▸ TASK DESCRIPTION
Write out the listing beneath this instruction in its entirety, exactly as it reads.

▸ COLLECTED DATA

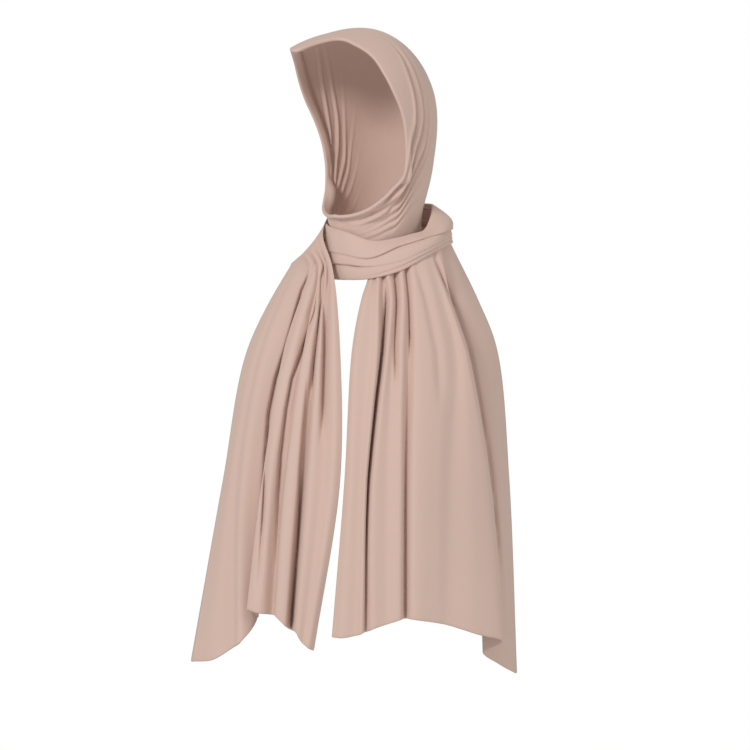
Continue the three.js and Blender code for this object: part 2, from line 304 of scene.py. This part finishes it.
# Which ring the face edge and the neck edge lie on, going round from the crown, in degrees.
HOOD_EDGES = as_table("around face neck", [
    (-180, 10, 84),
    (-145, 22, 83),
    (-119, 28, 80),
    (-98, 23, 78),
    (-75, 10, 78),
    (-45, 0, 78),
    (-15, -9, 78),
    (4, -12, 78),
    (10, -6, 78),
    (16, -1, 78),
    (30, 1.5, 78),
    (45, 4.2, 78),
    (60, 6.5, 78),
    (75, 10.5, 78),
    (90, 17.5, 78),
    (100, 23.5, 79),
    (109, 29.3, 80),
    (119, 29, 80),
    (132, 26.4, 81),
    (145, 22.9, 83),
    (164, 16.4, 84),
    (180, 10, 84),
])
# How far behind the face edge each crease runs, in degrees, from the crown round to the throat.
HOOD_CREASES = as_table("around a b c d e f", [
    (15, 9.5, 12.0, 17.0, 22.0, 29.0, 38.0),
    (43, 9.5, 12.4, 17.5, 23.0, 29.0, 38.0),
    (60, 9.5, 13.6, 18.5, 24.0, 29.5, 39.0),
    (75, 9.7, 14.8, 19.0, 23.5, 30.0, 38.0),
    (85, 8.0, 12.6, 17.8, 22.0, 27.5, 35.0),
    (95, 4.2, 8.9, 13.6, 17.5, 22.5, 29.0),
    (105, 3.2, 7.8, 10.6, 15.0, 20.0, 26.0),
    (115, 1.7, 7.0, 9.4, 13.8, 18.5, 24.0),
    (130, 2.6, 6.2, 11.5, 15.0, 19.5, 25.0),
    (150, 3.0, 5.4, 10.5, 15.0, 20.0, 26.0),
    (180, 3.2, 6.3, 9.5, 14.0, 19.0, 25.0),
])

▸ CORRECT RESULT
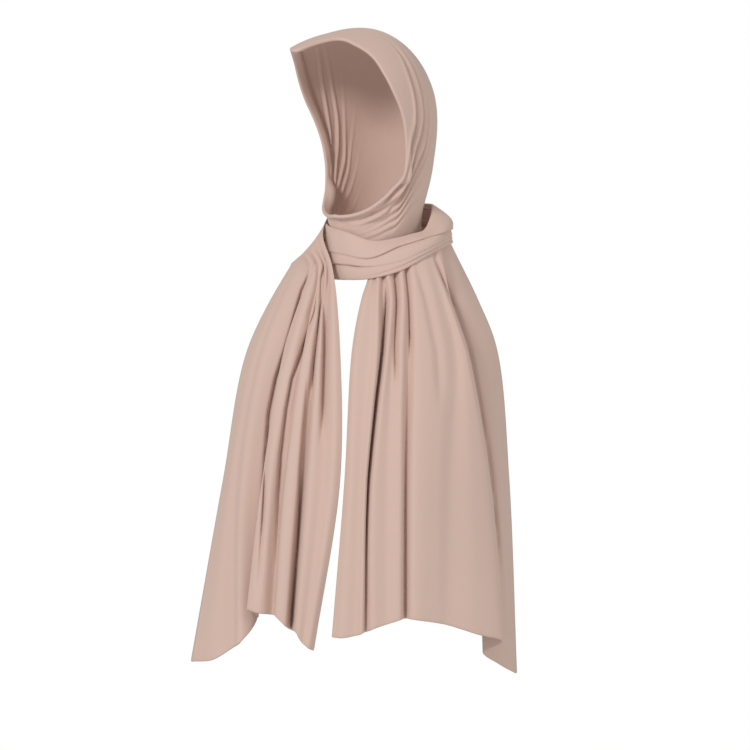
Continue the three.js and Blender code for this object: part 2, from line 304 of scene.py. This part finishes it.
# Which ring the face edge and the neck edge lie on, going round from the crown, in degrees.
HOOD_EDGES = as_table("around face neck", [
    (-180, 10, 84),
    (-145, 22, 83),
    (-119, 28, 80),
    (-98, 23, 78),
    (-75, 10, 78),
    (-45, 0, 78),
    (-15, -9, 78),
    (4, -12, 78),
    (10, -6, 78),
    (16, -1, 78),
    (30, 1.5, 78),
    (45, 4.2, 78),
    (60, 6.5, 78),
    (75, 10.5, 78),
    (90, 17.5, 78),
    (100, 23.5, 79),
    (109, 29.3, 80),
    (119, 29, 80),
    (132, 26.4, 81),
    (145, 22.9, 83),
    (164, 16.4, 84),
    (180, 10, 84),
])
# How far behind the face edge each crease runs, in degrees, from the crown round to the throat.
HOOD_CREASES = as_table("around a b c d e f", [
    (15, 9.5, 12.0, 17.0, 22.0, 29.0, 38.0),
    (43, 9.5, 12.4, 17.5, 23.0, 29.0, 38.0),
    (60, 9.5, 13.6, 18.5, 24.0, 29.5, 39.0),
    (75, 9.7, 14.8, 19.0, 23.5, 30.0, 38.0),
    (85, 8.0, 12.6, 17.8, 22.0, 27.5, 35.0),
    (95, 4.2, 8.9, 13.6, 17.5, 22.5, 29.0),
    (105, 3.2, 7.8, 10.6, 15.0, 20.0, 26.0),
    (115, 1.7, 7.0, 9.4, 13.8, 18.5, 24.0),
    (130, 2.6, 6.2, 11.5, 15.0, 19.5, 25.0),
    (150, 3.0, 5.4, 10.5, 15.0, 20.0, 26.0),
    (180, 3.2, 6.3, 9.5, 14.0, 19.0, 25.0),
])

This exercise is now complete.